§ **Goal of the exercise**
Look at the entries below and reproduce them exactly.

§ **Supplied data**

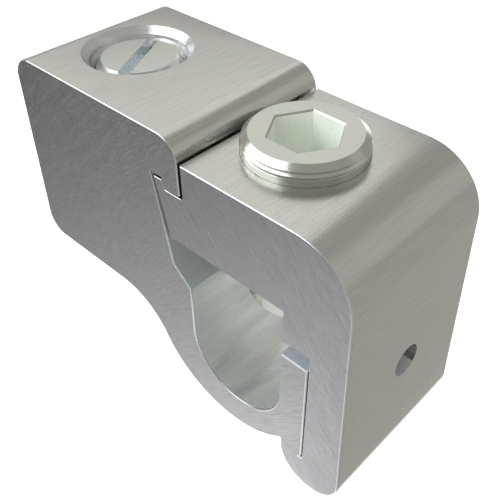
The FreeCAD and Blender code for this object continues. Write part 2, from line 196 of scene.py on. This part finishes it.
def bored(name, along, level, pitch, colour, thread_height=0.02 * MM, metal=1.0):
    """Metal cut round an upright axis: tool rings, chatter and, on a wall, the lines of a thread."""
    finish, tree, surface = start_finish(name)
    surface.inputs["Metallic"].default_value = metal
    mouth = (along, 0, level)
    axes = tree.nodes.new("ShaderNodeSeparateXYZ")
    tree.links.new(place_pattern(tree, centre=mouth), axes.inputs[0])
    round_it = reckon(tree, "ARCTAN2", axes.outputs["Y"], axes.outputs["X"])
    turns = reckon(tree, "ADD", reckon(tree, "MULTIPLY", axes.outputs["Z"], 2 * math.pi / pitch), round_it)
    thread = reckon(tree, "SINE", turns)
    rings = speckle(tree, place_pattern(tree, centre=mouth, stretch=(150, 150, 5200)), 2.0, 0.6)
    chatter = speckle(tree, place_pattern(tree, stretch=(1100, 1100, 500)), 2.0, 0.5)
    tree.links.new(tint(tree, rings, [c * 0.8 for c in colour], colour), surface.inputs["Base Color"])
    tree.links.new(stretch_noise(tree, chatter, 0.20, 0.36), surface.inputs["Roughness"])
    emboss(tree, surface, [(thread, thread_height), (rings, 0.0025 * MM), (chatter, 0.006 * MM)])
    return finish


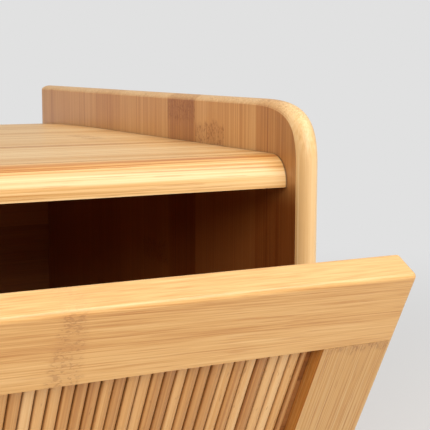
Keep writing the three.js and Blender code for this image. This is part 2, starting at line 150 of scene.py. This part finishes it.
# What each look says:
# grain, across: the axis that the fibres follow, and the axis across the glued strips.
# strips and origin, or width, start and seed: strips from a list, or of one width and coloured by chance.
# palette: colours from dark to pale. tone: how far strips differ in them.
# broad, stripe, fine, dash, knuckle: how strongly each kind of mark shows.
# period: how far apart knuckles are, in metres. run: how many times shorter fine fibres are.
# slope: how far all marks slant through the board.
# rough, coat: how the surface shines. on_door: the board turns with the door.
# the five changes of tone that edge_tones explains: a paler top, a paler front edge, painted shade inside
# the bread space, a painted contact shadow at the shelf's ends, and painted shade on the stiles' sides.
LOOKS = {
    "side_panel": dict(
        grain=Z, across=Y, strips=PANEL_STRIPS, origin=SHELF_FRONT, palette=CARAMEL_BAMBOO,
        tone=0.9, broad=0.25, stripe=0.5, fine=1.4, dash=0.25, knuckle=0.7, period=0.24,
        rough=0.4, coat=0.25, paler_top=0.55, pale_front=True, painted_inside_shade=True,
    ),
    "shelf": dict(
        grain=X, across=Y, strips=SHELF_STRIPS, origin=SHELF_FRONT, palette=PALE_BAMBOO,
        tone=0.9, broad=0.8, stripe=1.1, fine=1.5, dash=0.35, knuckle=0.5, period=0.46,
        rough=0.38, coat=0.25, painted_contact_shadow=True,
    ),
    "bottom": dict(
        grain=X, across=Y, width=19.0 * MM, start=0.0, palette=INNER_SHADED_BAMBOO, seed=17.0,
        tone=0.32, broad=0.3, fine=0.4, dash=0.4, knuckle=0.5, period=0.29,
        rough=0.48, coat=0.08,
    ),
    "back": dict(
        grain=X, across=Z, width=21.0 * MM, start=6.0 * MM, palette=INNER_SHADED_BAMBOO, seed=23.0,
        tone=0.32, broad=0.3, fine=0.4, dash=0.4, knuckle=0.6, period=0.27,
        rough=0.48, coat=0.08,
    ),
    "rail": dict(
        grain=X, across=Y, strips=RAIL_STRIPS, origin=0.0, palette=PALE_BAMBOO, on_door=True,
        tone=0.9, broad=0.2, stripe=0.2, fine=1.0, run=3.0, slope=0.03, dash=0.35, knuckle=0.4,
        period=0.26, rough=0.36, coat=0.25, paler_top=0.6,
    ),
    "stile": dict(
        grain=Z, across=Y, width=6.0 * MM, start=-9.0 * MM, palette=STILE_BAMBOO, seed=37.0,
        tone=0.1, broad=0.2, stripe=0.3, fine=2.2, dash=0.5, knuckle=0.5, period=0.30,
        rough=0.38, coat=0.25, on_door=True, painted_side_shade=True,
    ),
    "backing": dict(
        grain=X, across=Z, width=21.0 * MM, start=0.0, palette=INNER_SHADED_BAMBOO, seed=41.0,
        tone=0.32, broad=0.3, fine=0.4, dash=0.4, knuckle=0.6, period=0.27,
        rough=0.5, coat=0.08, on_door=True,
    ),
    "dowel": dict(
        grain=Z, across=X, width=50.0 * MM, start=0.0, palette=PALE_BAMBOO, seed=43.0,
        tone=0.1, broad=0.2, fine=0.4, dash=0.3, knuckle=0.0, period=0.3,
        rough=0.6, coat=0.0, on_door=True,
    ),
}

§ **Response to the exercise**
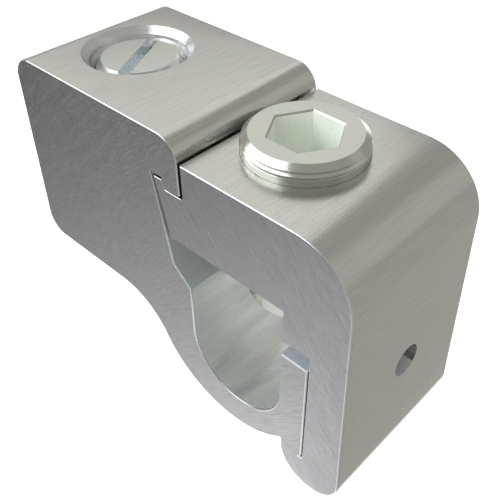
The FreeCAD and Blender code for this object continues. Write part 2, from line 196 of scene.py on. This part finishes it.
def bored(name, along, level, pitch, colour, thread_height=0.02 * MM, metal=1.0):
    """Metal cut round an upright axis: tool rings, chatter and, on a wall, the lines of a thread."""
    finish, tree, surface = start_finish(name)
    surface.inputs["Metallic"].default_value = metal
    mouth = (along, 0, level)
    axes = tree.nodes.new("ShaderNodeSeparateXYZ")
    tree.links.new(place_pattern(tree, centre=mouth), axes.inputs[0])
    round_it = reckon(tree, "ARCTAN2", axes.outputs["Y"], axes.outputs["X"])
    turns = reckon(tree, "ADD", reckon(tree, "MULTIPLY", axes.outputs["Z"], 2 * math.pi / pitch), round_it)
    thread = reckon(tree, "SINE", turns)
    rings = speckle(tree, place_pattern(tree, centre=mouth, stretch=(150, 150, 5200)), 2.0, 0.6)
    chatter = speckle(tree, place_pattern(tree, stretch=(1100, 1100, 500)), 2.0, 0.5)
    tree.links.new(tint(tree, rings, [c * 0.8 for c in colour], colour), surface.inputs["Base Color"])
    tree.links.new(stretch_noise(tree, chatter, 0.20, 0.36), surface.inputs["Roughness"])
    emboss(tree, surface, [(thread, thread_height), (rings, 0.0025 * MM), (chatter, 0.006 * MM)])
    return finish


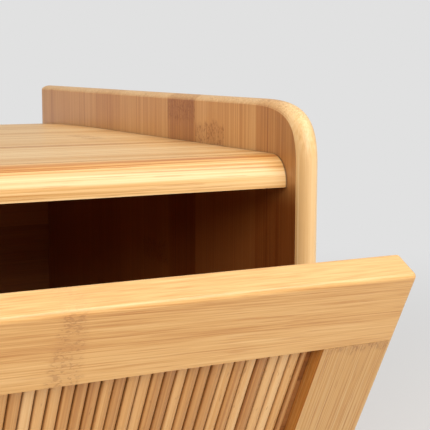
Keep writing the three.js and Blender code for this image. This is part 2, starting at line 150 of scene.py. This part finishes it.
# What each look says:
# grain, across: the axis that the fibres follow, and the axis across the glued strips.
# strips and origin, or width, start and seed: strips from a list, or of one width and coloured by chance.
# palette: colours from dark to pale. tone: how far strips differ in them.
# broad, stripe, fine, dash, knuckle: how strongly each kind of mark shows.
# period: how far apart knuckles are, in metres. run: how many times shorter fine fibres are.
# slope: how far all marks slant through the board.
# rough, coat: how the surface shines. on_door: the board turns with the door.
# the five changes of tone that edge_tones explains: a paler top, a paler front edge, painted shade inside
# the bread space, a painted contact shadow at the shelf's ends, and painted shade on the stiles' sides.
LOOKS = {
    "side_panel": dict(
        grain=Z, across=Y, strips=PANEL_STRIPS, origin=SHELF_FRONT, palette=CARAMEL_BAMBOO,
        tone=0.9, broad=0.25, stripe=0.5, fine=1.4, dash=0.25, knuckle=0.7, period=0.24,
        rough=0.4, coat=0.25, paler_top=0.55, pale_front=True, painted_inside_shade=True,
    ),
    "shelf": dict(
        grain=X, across=Y, strips=SHELF_STRIPS, origin=SHELF_FRONT, palette=PALE_BAMBOO,
        tone=0.9, broad=0.8, stripe=1.1, fine=1.5, dash=0.35, knuckle=0.5, period=0.46,
        rough=0.38, coat=0.25, painted_contact_shadow=True,
    ),
    "bottom": dict(
        grain=X, across=Y, width=19.0 * MM, start=0.0, palette=INNER_SHADED_BAMBOO, seed=17.0,
        tone=0.32, broad=0.3, fine=0.4, dash=0.4, knuckle=0.5, period=0.29,
        rough=0.48, coat=0.08,
    ),
    "back": dict(
        grain=X, across=Z, width=21.0 * MM, start=6.0 * MM, palette=INNER_SHADED_BAMBOO, seed=23.0,
        tone=0.32, broad=0.3, fine=0.4, dash=0.4, knuckle=0.6, period=0.27,
        rough=0.48, coat=0.08,
    ),
    "rail": dict(
        grain=X, across=Y, strips=RAIL_STRIPS, origin=0.0, palette=PALE_BAMBOO, on_door=True,
        tone=0.9, broad=0.2, stripe=0.2, fine=1.0, run=3.0, slope=0.03, dash=0.35, knuckle=0.4,
        period=0.26, rough=0.36, coat=0.25, paler_top=0.6,
    ),
    "stile": dict(
        grain=Z, across=Y, width=6.0 * MM, start=-9.0 * MM, palette=STILE_BAMBOO, seed=37.0,
        tone=0.1, broad=0.2, stripe=0.3, fine=2.2, dash=0.5, knuckle=0.5, period=0.30,
        rough=0.38, coat=0.25, on_door=True, painted_side_shade=True,
    ),
    "backing": dict(
        grain=X, across=Z, width=21.0 * MM, start=0.0, palette=INNER_SHADED_BAMBOO, seed=41.0,
        tone=0.32, broad=0.3, fine=0.4, dash=0.4, knuckle=0.6, period=0.27,
        rough=0.5, coat=0.08, on_door=True,
    ),
    "dowel": dict(
        grain=Z, across=X, width=50.0 * MM, start=0.0, palette=PALE_BAMBOO, seed=43.0,
        tone=0.1, broad=0.2, fine=0.4, dash=0.3, knuckle=0.0, period=0.3,
        rough=0.6, coat=0.0, on_door=True,
    ),
}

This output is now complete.